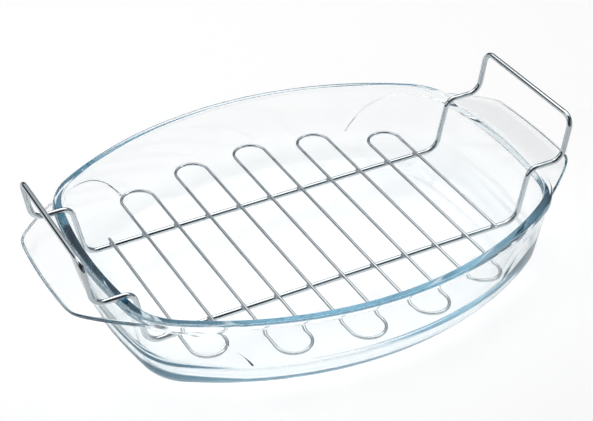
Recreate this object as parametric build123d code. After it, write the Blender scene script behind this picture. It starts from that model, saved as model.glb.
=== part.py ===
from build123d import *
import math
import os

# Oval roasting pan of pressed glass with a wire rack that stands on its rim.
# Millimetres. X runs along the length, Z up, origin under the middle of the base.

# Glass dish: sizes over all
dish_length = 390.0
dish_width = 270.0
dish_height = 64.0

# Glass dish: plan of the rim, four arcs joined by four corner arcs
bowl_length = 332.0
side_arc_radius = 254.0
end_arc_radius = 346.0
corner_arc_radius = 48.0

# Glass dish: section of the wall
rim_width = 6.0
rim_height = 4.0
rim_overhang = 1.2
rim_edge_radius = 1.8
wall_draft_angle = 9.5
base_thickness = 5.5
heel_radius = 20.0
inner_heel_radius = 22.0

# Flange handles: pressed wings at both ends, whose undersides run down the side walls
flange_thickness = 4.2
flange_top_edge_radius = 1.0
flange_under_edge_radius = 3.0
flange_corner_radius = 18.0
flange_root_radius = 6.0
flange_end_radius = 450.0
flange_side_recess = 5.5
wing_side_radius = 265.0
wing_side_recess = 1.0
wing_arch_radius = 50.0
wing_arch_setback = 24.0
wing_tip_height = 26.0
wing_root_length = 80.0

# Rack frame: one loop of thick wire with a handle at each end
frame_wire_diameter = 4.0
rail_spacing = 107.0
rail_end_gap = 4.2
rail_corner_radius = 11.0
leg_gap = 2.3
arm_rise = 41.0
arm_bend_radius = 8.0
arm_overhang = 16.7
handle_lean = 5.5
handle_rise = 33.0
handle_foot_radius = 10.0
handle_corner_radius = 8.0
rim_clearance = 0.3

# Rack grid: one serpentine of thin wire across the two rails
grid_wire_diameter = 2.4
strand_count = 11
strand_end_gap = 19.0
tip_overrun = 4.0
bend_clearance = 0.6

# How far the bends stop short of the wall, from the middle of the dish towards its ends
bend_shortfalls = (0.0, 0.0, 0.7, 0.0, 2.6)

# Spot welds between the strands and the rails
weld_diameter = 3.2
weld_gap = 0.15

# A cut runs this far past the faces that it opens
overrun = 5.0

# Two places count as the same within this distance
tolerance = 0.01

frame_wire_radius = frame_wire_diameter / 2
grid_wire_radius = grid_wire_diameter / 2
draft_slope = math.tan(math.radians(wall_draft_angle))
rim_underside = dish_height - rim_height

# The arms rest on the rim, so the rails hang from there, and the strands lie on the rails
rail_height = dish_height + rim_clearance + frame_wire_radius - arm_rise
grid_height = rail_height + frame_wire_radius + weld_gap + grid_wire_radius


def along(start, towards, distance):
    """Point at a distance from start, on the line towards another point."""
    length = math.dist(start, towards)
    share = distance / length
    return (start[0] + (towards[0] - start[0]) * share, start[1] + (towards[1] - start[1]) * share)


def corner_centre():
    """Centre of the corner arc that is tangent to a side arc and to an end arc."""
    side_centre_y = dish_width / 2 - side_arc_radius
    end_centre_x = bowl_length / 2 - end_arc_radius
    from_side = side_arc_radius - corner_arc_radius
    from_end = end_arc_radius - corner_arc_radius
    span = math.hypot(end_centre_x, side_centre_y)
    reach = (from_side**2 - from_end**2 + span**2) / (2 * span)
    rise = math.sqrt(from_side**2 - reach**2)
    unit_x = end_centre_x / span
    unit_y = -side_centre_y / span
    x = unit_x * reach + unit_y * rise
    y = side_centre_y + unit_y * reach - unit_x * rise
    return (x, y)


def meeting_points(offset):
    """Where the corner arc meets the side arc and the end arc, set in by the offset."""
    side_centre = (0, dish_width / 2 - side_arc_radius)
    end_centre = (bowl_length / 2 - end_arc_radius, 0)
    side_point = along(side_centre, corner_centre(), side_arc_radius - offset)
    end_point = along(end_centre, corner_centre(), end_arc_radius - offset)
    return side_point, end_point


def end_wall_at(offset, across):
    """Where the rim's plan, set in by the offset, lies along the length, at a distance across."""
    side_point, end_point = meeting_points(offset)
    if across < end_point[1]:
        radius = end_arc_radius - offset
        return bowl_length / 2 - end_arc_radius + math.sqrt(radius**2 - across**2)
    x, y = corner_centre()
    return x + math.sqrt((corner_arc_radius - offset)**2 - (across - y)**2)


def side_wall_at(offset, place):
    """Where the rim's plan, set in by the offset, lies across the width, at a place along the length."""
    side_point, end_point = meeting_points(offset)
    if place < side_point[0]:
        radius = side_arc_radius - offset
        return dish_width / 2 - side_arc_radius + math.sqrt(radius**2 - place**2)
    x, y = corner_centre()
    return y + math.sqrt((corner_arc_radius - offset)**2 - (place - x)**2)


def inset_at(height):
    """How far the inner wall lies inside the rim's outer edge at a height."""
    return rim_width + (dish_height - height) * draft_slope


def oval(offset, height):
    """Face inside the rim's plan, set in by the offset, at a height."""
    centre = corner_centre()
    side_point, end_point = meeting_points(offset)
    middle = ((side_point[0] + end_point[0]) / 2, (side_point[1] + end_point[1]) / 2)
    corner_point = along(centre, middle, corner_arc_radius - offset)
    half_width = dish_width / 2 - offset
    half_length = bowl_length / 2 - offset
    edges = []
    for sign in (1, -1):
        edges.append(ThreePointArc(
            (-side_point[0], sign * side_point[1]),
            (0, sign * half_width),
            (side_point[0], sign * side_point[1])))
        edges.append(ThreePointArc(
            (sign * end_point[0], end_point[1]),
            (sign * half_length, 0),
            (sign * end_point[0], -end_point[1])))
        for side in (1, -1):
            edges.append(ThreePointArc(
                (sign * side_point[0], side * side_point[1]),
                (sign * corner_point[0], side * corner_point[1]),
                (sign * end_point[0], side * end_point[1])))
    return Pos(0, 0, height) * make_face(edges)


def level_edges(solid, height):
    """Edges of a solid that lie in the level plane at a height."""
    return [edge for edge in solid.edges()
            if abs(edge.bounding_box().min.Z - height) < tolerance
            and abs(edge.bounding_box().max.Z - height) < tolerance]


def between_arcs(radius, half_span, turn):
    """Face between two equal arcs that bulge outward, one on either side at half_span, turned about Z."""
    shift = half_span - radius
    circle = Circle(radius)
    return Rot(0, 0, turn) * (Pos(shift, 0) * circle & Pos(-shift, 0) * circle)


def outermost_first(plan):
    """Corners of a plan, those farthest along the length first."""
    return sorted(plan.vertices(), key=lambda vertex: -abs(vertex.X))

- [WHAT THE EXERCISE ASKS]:
Everything from the first line through the line containing "dish_height = 64.0" should be quoted exactly, and nothing beyond it.

- [EXERCISE ANSWER]:
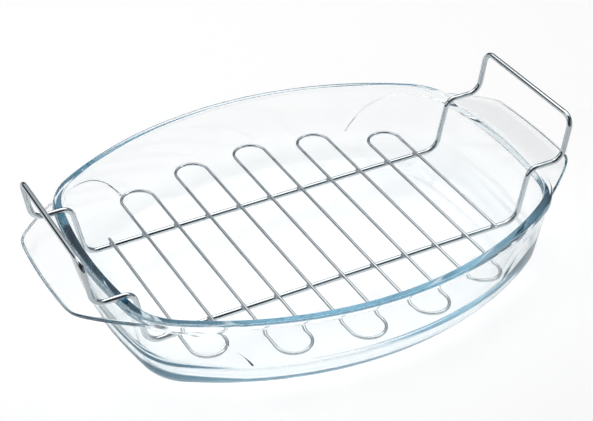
Recreate this object as parametric build123d code. After it, write the Blender scene script behind this picture. It starts from that model, saved as model.glb.
=== part.py ===
from build123d import *
import math
import os

# Oval roasting pan of pressed glass with a wire rack that stands on its rim.
# Millimetres. X runs along the length, Z up, origin under the middle of the base.

# Glass dish: sizes over all
dish_length = 390.0
dish_width = 270.0
dish_height = 64.0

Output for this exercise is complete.